- [Exercise goal]:
Copy exactly the lines from the one containing "for port_name, port_x" through the one containing "points = [vertex.co", both included, and nothing else.

- [Recorded information]:
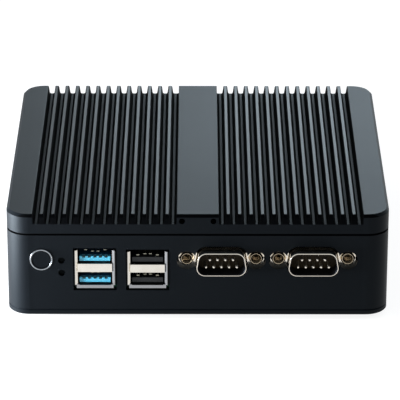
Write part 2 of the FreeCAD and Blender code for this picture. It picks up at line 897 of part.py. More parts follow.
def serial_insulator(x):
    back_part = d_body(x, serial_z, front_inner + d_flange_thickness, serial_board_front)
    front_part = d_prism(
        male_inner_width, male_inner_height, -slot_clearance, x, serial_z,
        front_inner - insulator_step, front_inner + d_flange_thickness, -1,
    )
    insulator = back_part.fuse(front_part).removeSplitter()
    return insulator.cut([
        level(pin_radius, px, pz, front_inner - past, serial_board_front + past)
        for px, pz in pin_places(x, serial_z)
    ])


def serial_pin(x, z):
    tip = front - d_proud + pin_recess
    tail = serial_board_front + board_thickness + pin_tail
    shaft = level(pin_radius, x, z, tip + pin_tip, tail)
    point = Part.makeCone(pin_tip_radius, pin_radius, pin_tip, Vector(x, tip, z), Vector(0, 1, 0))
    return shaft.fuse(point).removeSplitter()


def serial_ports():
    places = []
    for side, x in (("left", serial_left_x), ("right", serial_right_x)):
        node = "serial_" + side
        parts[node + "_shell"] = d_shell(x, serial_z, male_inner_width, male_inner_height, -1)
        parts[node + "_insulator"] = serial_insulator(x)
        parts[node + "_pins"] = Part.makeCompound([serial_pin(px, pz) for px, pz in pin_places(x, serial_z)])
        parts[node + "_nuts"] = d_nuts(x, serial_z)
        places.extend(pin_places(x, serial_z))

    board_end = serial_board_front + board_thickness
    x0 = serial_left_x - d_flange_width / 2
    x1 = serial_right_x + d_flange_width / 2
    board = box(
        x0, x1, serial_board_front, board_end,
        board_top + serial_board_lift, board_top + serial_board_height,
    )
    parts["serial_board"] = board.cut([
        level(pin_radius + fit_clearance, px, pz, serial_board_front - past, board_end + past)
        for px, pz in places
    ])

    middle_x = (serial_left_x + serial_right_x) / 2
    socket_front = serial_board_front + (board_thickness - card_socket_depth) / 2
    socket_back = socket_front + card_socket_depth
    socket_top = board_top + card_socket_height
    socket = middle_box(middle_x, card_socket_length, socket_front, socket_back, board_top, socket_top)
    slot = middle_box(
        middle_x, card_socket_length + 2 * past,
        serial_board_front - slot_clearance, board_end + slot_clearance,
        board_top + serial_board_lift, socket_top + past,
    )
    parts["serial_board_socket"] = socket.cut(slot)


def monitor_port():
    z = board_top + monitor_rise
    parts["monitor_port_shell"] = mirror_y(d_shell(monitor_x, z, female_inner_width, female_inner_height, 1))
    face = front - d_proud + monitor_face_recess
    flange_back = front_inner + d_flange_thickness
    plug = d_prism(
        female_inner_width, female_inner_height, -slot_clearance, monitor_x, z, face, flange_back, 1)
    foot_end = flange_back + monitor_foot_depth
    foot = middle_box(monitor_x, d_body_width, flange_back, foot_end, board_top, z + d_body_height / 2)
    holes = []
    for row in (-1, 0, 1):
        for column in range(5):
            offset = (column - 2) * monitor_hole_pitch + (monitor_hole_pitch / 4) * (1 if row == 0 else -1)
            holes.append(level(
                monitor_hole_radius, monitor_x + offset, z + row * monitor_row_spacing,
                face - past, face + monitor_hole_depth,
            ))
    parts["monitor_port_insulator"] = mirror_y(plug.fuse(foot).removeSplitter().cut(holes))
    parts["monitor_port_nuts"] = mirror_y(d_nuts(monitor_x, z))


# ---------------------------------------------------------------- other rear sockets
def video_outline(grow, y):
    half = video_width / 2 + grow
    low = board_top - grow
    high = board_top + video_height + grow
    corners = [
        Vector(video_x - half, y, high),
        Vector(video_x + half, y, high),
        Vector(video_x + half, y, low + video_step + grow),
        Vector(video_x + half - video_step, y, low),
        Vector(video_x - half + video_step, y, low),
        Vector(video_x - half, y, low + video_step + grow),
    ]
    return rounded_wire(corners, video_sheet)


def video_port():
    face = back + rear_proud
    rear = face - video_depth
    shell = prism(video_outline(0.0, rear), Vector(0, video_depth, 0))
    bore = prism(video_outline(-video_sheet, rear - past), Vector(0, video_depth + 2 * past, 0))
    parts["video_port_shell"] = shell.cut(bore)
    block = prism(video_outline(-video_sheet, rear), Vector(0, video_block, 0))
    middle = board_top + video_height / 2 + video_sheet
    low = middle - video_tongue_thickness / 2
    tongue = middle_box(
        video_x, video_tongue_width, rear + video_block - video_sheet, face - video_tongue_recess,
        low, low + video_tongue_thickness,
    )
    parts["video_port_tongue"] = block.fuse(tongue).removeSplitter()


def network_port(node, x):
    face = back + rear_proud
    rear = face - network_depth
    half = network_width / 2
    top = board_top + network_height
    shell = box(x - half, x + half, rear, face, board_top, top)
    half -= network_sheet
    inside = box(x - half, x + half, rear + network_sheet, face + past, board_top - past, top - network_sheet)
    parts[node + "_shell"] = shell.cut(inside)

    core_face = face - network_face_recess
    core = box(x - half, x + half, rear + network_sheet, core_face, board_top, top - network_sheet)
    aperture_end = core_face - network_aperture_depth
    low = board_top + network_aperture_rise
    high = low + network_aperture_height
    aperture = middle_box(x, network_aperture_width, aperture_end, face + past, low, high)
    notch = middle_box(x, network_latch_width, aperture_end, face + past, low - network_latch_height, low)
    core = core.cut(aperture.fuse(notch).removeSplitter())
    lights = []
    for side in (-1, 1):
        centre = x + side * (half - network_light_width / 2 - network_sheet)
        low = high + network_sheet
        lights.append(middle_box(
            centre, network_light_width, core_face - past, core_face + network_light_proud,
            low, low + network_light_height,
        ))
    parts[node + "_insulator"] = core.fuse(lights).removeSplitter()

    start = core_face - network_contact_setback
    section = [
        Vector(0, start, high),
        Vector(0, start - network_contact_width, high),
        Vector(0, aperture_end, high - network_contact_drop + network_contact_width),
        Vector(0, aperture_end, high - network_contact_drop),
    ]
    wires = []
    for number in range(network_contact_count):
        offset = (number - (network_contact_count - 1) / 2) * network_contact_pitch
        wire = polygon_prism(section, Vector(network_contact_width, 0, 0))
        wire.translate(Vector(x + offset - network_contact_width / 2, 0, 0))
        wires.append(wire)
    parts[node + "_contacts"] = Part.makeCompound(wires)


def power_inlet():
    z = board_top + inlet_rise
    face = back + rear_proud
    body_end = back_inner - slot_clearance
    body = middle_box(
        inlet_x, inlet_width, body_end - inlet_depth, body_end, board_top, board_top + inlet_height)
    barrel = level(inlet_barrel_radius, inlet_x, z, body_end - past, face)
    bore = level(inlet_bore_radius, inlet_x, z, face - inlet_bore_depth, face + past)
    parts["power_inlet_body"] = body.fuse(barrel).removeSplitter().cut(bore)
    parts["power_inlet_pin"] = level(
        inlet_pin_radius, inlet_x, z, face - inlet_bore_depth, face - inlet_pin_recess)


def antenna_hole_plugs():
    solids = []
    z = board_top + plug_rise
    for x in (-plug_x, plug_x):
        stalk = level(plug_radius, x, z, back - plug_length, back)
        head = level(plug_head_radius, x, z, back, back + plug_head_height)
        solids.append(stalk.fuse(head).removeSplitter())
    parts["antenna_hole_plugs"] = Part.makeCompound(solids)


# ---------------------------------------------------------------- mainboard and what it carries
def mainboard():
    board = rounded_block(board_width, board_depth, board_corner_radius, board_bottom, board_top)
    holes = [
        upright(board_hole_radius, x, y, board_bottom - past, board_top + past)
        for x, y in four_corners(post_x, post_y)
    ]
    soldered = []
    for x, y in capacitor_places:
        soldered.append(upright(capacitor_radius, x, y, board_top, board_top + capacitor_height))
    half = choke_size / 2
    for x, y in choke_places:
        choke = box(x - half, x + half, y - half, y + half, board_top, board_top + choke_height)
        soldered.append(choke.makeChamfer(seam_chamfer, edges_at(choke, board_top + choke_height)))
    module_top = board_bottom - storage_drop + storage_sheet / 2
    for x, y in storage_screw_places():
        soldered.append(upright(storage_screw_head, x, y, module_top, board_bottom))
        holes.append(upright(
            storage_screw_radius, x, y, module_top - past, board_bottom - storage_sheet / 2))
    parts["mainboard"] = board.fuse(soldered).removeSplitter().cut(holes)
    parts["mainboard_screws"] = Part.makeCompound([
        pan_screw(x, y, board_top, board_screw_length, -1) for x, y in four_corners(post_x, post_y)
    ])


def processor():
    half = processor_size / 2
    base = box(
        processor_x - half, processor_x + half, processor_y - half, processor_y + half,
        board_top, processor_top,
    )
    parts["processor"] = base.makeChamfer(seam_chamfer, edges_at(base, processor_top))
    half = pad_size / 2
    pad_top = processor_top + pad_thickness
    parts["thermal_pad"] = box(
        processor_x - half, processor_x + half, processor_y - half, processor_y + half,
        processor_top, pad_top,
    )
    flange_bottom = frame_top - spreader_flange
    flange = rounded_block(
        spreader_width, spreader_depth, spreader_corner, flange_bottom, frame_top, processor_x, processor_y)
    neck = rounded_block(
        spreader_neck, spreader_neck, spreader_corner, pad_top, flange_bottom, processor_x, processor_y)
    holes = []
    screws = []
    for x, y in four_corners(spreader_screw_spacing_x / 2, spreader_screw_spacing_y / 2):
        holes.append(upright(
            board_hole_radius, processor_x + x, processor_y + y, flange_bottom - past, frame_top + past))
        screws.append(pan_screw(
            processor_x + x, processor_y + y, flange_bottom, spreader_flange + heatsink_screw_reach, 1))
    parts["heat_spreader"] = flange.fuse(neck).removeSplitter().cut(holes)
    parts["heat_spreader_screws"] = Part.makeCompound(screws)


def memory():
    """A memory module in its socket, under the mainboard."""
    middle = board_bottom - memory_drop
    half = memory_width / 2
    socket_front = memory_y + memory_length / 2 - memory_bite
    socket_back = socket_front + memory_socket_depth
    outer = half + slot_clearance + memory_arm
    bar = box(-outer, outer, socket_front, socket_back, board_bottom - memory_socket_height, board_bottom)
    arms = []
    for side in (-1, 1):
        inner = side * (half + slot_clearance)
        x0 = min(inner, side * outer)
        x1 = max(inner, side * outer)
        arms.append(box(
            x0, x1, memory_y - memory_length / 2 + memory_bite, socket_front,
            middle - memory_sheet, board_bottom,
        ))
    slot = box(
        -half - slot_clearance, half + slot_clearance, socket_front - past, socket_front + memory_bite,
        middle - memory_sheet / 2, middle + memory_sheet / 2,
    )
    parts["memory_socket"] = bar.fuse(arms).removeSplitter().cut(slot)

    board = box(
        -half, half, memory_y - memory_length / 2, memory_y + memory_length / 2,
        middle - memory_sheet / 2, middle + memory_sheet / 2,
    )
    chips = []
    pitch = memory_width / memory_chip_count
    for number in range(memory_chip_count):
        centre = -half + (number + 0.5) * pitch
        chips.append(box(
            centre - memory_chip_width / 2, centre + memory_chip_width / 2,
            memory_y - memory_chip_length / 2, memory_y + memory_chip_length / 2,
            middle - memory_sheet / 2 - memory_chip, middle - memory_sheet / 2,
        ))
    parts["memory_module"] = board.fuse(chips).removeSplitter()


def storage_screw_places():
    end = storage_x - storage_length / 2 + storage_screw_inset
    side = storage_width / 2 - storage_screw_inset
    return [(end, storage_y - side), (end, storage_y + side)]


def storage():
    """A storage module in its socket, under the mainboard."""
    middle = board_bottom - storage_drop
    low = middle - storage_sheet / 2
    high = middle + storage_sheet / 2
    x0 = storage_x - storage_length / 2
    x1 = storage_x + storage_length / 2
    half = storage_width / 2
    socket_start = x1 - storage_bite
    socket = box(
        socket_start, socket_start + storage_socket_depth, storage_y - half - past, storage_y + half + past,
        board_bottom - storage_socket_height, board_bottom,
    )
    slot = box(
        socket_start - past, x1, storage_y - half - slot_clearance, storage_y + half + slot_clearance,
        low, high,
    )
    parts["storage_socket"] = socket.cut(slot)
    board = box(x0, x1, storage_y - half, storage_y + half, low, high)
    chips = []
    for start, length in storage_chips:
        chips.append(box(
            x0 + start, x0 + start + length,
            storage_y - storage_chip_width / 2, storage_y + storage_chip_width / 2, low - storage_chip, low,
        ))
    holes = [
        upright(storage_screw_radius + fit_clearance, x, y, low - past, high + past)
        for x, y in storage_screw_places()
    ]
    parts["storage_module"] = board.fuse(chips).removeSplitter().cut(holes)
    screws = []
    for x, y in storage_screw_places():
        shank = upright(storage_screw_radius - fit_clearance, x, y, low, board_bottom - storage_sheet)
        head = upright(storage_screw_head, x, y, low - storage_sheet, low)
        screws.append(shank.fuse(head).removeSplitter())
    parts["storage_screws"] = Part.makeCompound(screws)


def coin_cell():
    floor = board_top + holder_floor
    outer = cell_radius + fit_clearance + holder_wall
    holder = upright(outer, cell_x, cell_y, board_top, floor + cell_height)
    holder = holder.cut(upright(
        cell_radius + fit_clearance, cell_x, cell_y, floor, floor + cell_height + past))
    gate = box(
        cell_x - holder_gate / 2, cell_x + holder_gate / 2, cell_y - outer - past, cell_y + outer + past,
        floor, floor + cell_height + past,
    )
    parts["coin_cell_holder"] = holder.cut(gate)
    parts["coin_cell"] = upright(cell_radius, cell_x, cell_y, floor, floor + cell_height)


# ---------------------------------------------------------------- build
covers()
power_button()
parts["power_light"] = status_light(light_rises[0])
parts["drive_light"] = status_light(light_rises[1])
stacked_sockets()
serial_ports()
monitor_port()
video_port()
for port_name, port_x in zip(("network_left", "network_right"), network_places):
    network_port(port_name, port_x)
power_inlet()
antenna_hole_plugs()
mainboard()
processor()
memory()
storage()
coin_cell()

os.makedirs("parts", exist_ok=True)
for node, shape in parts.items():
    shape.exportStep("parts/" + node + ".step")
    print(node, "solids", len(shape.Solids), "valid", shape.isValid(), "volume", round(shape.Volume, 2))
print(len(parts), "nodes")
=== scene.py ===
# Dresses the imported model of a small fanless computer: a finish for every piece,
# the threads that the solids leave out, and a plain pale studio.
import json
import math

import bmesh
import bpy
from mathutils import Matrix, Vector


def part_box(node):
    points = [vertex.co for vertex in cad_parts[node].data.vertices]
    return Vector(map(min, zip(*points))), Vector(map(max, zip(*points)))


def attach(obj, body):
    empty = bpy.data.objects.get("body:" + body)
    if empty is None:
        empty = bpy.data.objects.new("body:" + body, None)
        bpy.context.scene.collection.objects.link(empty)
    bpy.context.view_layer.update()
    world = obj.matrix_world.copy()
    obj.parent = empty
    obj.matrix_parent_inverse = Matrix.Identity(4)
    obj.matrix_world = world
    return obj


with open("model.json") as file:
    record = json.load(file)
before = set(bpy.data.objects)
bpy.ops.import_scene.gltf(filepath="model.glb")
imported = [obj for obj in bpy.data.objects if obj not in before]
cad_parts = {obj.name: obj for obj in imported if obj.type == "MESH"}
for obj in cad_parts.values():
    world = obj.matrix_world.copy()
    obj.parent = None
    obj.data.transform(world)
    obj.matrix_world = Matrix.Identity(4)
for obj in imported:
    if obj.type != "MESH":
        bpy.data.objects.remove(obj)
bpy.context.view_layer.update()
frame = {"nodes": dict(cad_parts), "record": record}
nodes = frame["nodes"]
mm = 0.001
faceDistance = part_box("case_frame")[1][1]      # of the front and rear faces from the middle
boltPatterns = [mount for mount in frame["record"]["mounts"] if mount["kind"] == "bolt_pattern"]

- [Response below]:
for port_name, port_x in zip(("network_left", "network_right"), network_places):
    network_port(port_name, port_x)
power_inlet()
antenna_hole_plugs()
mainboard()
processor()
memory()
storage()
coin_cell()

os.makedirs("parts", exist_ok=True)
for node, shape in parts.items():
    shape.exportStep("parts/" + node + ".step")
    print(node, "solids", len(shape.Solids), "valid", shape.isValid(), "volume", round(shape.Volume, 2))
print(len(parts), "nodes")
=== scene.py ===
# Dresses the imported model of a small fanless computer: a finish for every piece,
# the threads that the solids leave out, and a plain pale studio.
import json
import math

import bmesh
import bpy
from mathutils import Matrix, Vector


def part_box(node):
    points = [vertex.co for vertex in cad_parts[node].data.vertices]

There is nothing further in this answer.